3. Offsets: Bookmarking Your Place

Within a partition, each record has a monotonically increasing Offset (0, 1, 2, …). Offsets serve as bookmarks for consumers:

  • Consumer offset: The next record to read. Stored either in Kafka’s __consumer_offsets topic or externally.
  • Auto vs. manual commit:
    • enable.auto.commit=true: Kafka will commit offsets every auto.commit.interval.ms.
    • enable.auto.commit=false: You control when to commit via the consumer API, enabling finer control.
// Manual commit example
consumer.poll(Duration.ofMillis(100));
consumer.commitSync();

4. Consumer Groups: Scaling and Fault Tolerance

A set of consumers identified by the same group.id form a Consumer Group. Kafka ensures that each partition of a subscribed topic is consumed by exactly one consumer in the group, providing:

  • Load balancing: Distributes partitions across consumers.
  • Fault tolerance: If a consumer crashes, its partitions are reassigned.
  • Rebalancing: Triggered when consumers join/leave the group or subscriptions change.
# Sample consumer properties
group.id=order-processors
enable.auto.commit=false
auto.offset.reset=earliest

5. Producers: Publishing Data with Precision

5.1 Essential Producer Configurations

Config Description Default
bootstrap.servers Comma-separated list of broker addresses. -
key.serializer Class to serialize message keys (e.g., StringSerializer). -
value.serializer Class to serialize message values (e.g., StringSerializer). -
acks Number of acknowledgments the leader must receive (0, 1, all). 1
retries Number of retry attempts on transient failures. 2147483647
linger.ms Time to wait for additional messages before sending a batch. 0
batch.size Maximum size (in bytes) of each batch. 16KB
enable.idempotence Ensure exactly-once delivery per producer session. false

5.2 Enabling Exactly-Once Semantics

enable.idempotence=true
acks=all
retries=MAX_INT
max.in.flight.requests.per.connection=1

With idempotence, Kafka assigns a producer ID and sequence numbers to detect duplicates on retries.


6. Consumers: Fetching and Processing Messages

6.1 Key Consumer Configurations

Config Description Default
bootstrap.servers Comma-separated list of broker addresses. -
group.id Identifier for the consumer group. -
key.deserializer Class to deserialize message keys (e.g., StringDeserializer). -
value.deserializer Class to deserialize message values (e.g., StringDeserializer). -
auto.offset.reset Action when no offset is found (earliest, latest, none). latest
enable.auto.commit Whether to auto-commit offsets. true
fetch.min.bytes Minimum bytes to fetch in a request before responding. 1
max.poll.records Maximum number of records returned in a single poll(). 500

6.2 Poll Loop Example

while (running) {
  ConsumerRecords<String, String> records = consumer.poll(Duration.ofMillis(100));
  for (ConsumerRecord<String, String> record : records) {
    // process record.key(), record.value()
  }
  consumer.commitSync();
}

7. Under-the-Hood: Replication and Fault Tolerance

  • Replication factor: Number of copies per partition.
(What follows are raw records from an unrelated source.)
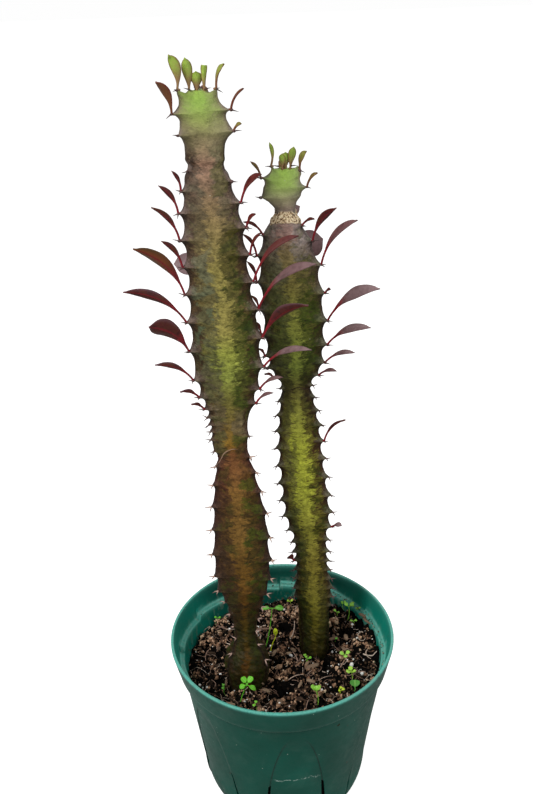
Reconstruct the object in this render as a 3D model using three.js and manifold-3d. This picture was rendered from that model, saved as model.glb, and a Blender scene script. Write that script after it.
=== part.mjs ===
// A potted euphorbia: two upright three-ribbed stems with toothed ribs, paired spines and spatula
// leaves, and a few volunteer seedlings, in a round nursery pot filled with soil.
// Millimetres, +Z up. The origin is the centre of the pot's flat underside and the front faces -Y.

import * as THREE from "three";
import { mergeVertices } from "three/addons/utils/BufferGeometryUtils.js";
import Module from "manifold-3d";

const wasm = await Module();
wasm.setup();

// ---- Driving dimensions ----

const gap = 0.3; // clearance between neighbouring pieces
const deg = Math.PI / 180;

const pot = {
  height: 108,
  rimRadius: 63.5,
  lip: 1.6, // thickness of the rim
  wall: 1.5,
  floor: 2,
  bandFoot: 92, // height of the step under the rim band
  bandFootRadius: 60.2,
  shoulderRadius: 57.9, // just under the step
  cornerTop: 24, // where the straight wall ends and the rounded foot begins
  cornerRadius: 49,
  baseRadius: 38,
  ledgeLow: 93.2, // stacking ledge inside: a ring of ramps, each dropping at its end
  ledgeSlope: 1.4,
  ledgeRise: 2.4,
  ledgeRamps: 12,
  columnsPerRamp: 3,
  arches: 6,
  archPhase: -84, // azimuth of the middle of one arch, degrees
  archHalfWidth: 17,
  archHeight: 84,
  archDepth: 0.6,
  slotTop: 42, // two drainage slots run down beside each arch
  slotFoot: 6,
  slotTopOffset: [14.1, 15.5],
  slotFootOffset: [15.4, 18],
};

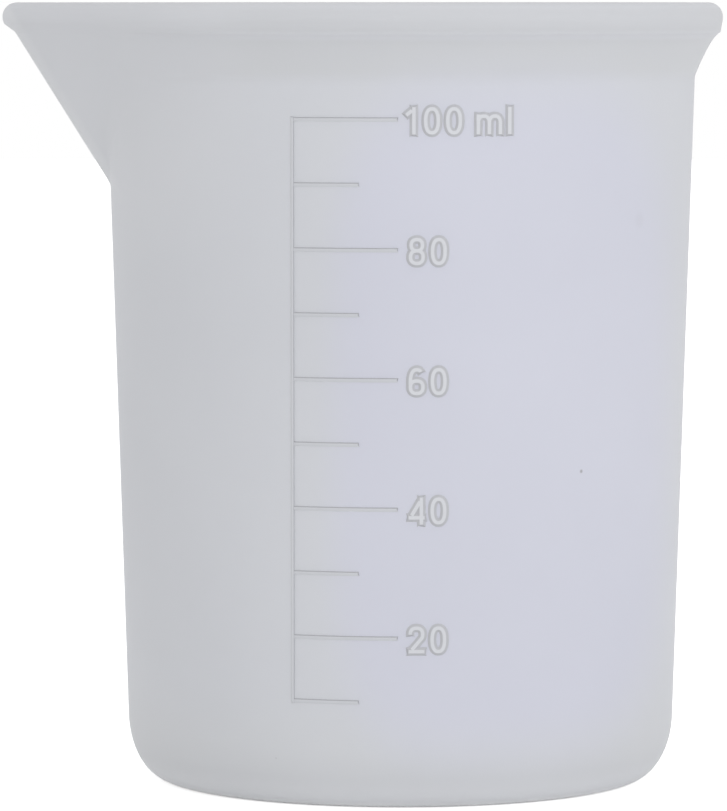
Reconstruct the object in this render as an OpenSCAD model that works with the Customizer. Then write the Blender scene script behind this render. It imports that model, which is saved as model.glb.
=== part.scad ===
// Resin mixing cup: a soft cup moulded in one shot, with a flat base, a slightly tapered wall,
// a flared collar, a rolled rim, a pointed pouring spout and a raised scale on the front.
// Millimetres, Z up. The origin is the centre of the base, on the axis of the round cup.
// The spout points to -X and the scale faces -Y.

/* [Cup] */
// Height from the table to the top of the rim
cup_h = 70; // [64:0.5:84]
// Outer radius that the side wall would have at the table without its rounded heel
foot_r = 24.45; // [21:0.05:25.5]
// Outer radius of the side wall at the neck, where the collar starts to flare
neck_r = 26.45; // [26:0.05:31]
// Thickness of the side wall
wall_t = 2; // [1.2:0.1:2.6]
// Thickness of the floor
floor_t = 2.2; // [1.4:0.1:4]
// How far the rounded heel reaches in from the side wall
heel_w = 3.7; // [1.5:0.1:6]
// How far the rounded heel reaches up from the table
heel_h = 6; // [3:0.1:8]
// Radius of the rounded corner between the floor and the wall inside the cup
corner_r = 4; // [1.5:0.1:7]

/* [Rim] */
// How far the rolled rim stands out past the neck
rim_out = 2.5; // [2.3:0.05:3.5]
// Radius of the rolled rim's own round section
bead_r = 1.3; // [1.2:0.05:1.7]
// Height of the rim above the plane where the collar and the spout end
lip_h = 2.65; // [2.2:0.05:2.8]
// How far the collar's top edge stays inside the rim's outer radius
lip_inset = 0.2; // [0.15:0.05:0.6]
// How far the rolled rim bulges into the mouth past the collar's top edge
mouth_bulge = 0.2; // [0.1:0.05:0.4]
// Height from the neck to the top of the rim
collar_h = 6.65; // [6:0.05:9]
// Lean of the collar away from upright at the neck
neck_lean = 20; // [16:1:26]
// Lean of the collar away from upright under the rim
lip_lean = 58; // [42:1:60]

/* [Spout] */
// How far the tip of the rim over the spout stands out past the round rim
spout_out = 6.9; // [5:0.05:9]
// Lean of the spout's keel away from upright
keel_lean = 32; // [28:0.1:38]
// How far inside the rim's outermost point the spout's flat sides would meet at the lip
keel_inset = 0.65; // [0.4:0.05:0.9]
// Outer radius of the rounded keel
keel_r = 2.2; // [1.8:0.1:3]
// Wall thickness of the spout
spout_t = 1.7; // [1.2:0.1:2]
// How deep the spout's flat sides cut into the round collar at the lip
side_tuck = 0.5; // [0.3:0.05:0.8]

/* [Scale] */
// Height of the lowest mark
first_mark_z = 9.6; // [8.5:0.05:14]
// Distance from the highest mark up to the neck
top_mark_gap = 3.35; // [2:0.05:8]
// Distance of the scale's upright line from the cup's axis, seen from the front
line_x = 9.45; // [8:0.05:12]
// Width of the raised lines
line_w = 0.36; // [0.25:0.01:0.5]
// Height of the raised lines above the wall
line_raise = 0.15; // [0.1:0.05:0.4]
// Length of the marks that have no numeral
short_mark = 5.5; // [3:0.1:6.5]
// Length of the marks that have a numeral
long_mark = 8.85; // [7:0.05:9.5]
// Gap from the end of a long mark to its numeral
numeral_gap = 0.85; // [0.7:0.05:1.5]
// How much further left the number with three digits starts
three_digit_shift = 0.3; // [0:0.05:0.6]
// How far the middle of a numeral sits below its mark
numeral_drop = 0.1; // [0:0.05:0.5]
// Height of the numerals
numeral_h = 2.55; // [2:0.05:3.2]
// Width of a numeral
numeral_w = 1.58; // [1.3:0.01:1.8]
// Width of the numeral one, which is narrower
one_w = 1.08; // [0.9:0.01:1.5]
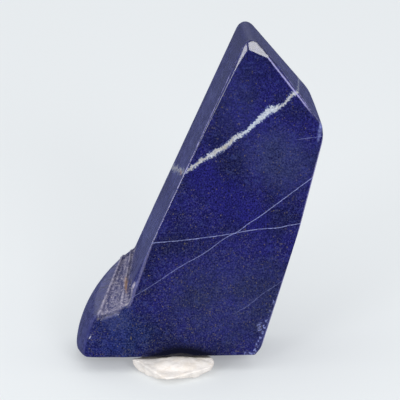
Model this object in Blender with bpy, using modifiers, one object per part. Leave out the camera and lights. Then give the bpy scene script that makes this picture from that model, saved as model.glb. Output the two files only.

Ensures data durability.
  • In-Sync Replicas (ISR): Followers fully caught up with the leader.
  • Unclean leader election: Avoided by default to prevent data loss.
min.insync.replicas=2

Sets the minimum ISR required for acks=all to succeed.


8. Delivery Guarantees

Semantics Description
At most once Messages may be lost but never redelivered (acks=0).
At least once Messages may be redelivered, duplicates possible (default acks=1, retries >0).
Exactly once No duplicates even on retries (idempotent producer + transactional API).
producer.initTransactions();
try {
  producer.beginTransaction();
  // send messages
  producer.commitTransaction();
} catch (Exception e) {
  producer.abortTransaction();
}

9. Conclusion

Apache Kafka’s design—distributed, partitioned, replicated—provides the backbone for resilient, high-throughput data streams. By tuning producer and consumer configurations, you can adapt Kafka for use cases ranging from simple pub/sub to mission-critical exactly-once stream processing. We’ve covered the fundamental concepts and configuration knobs; your next step is hands‑on experimentation with the Kafka console tools, client libraries, and stream processing APIs. Happy streaming!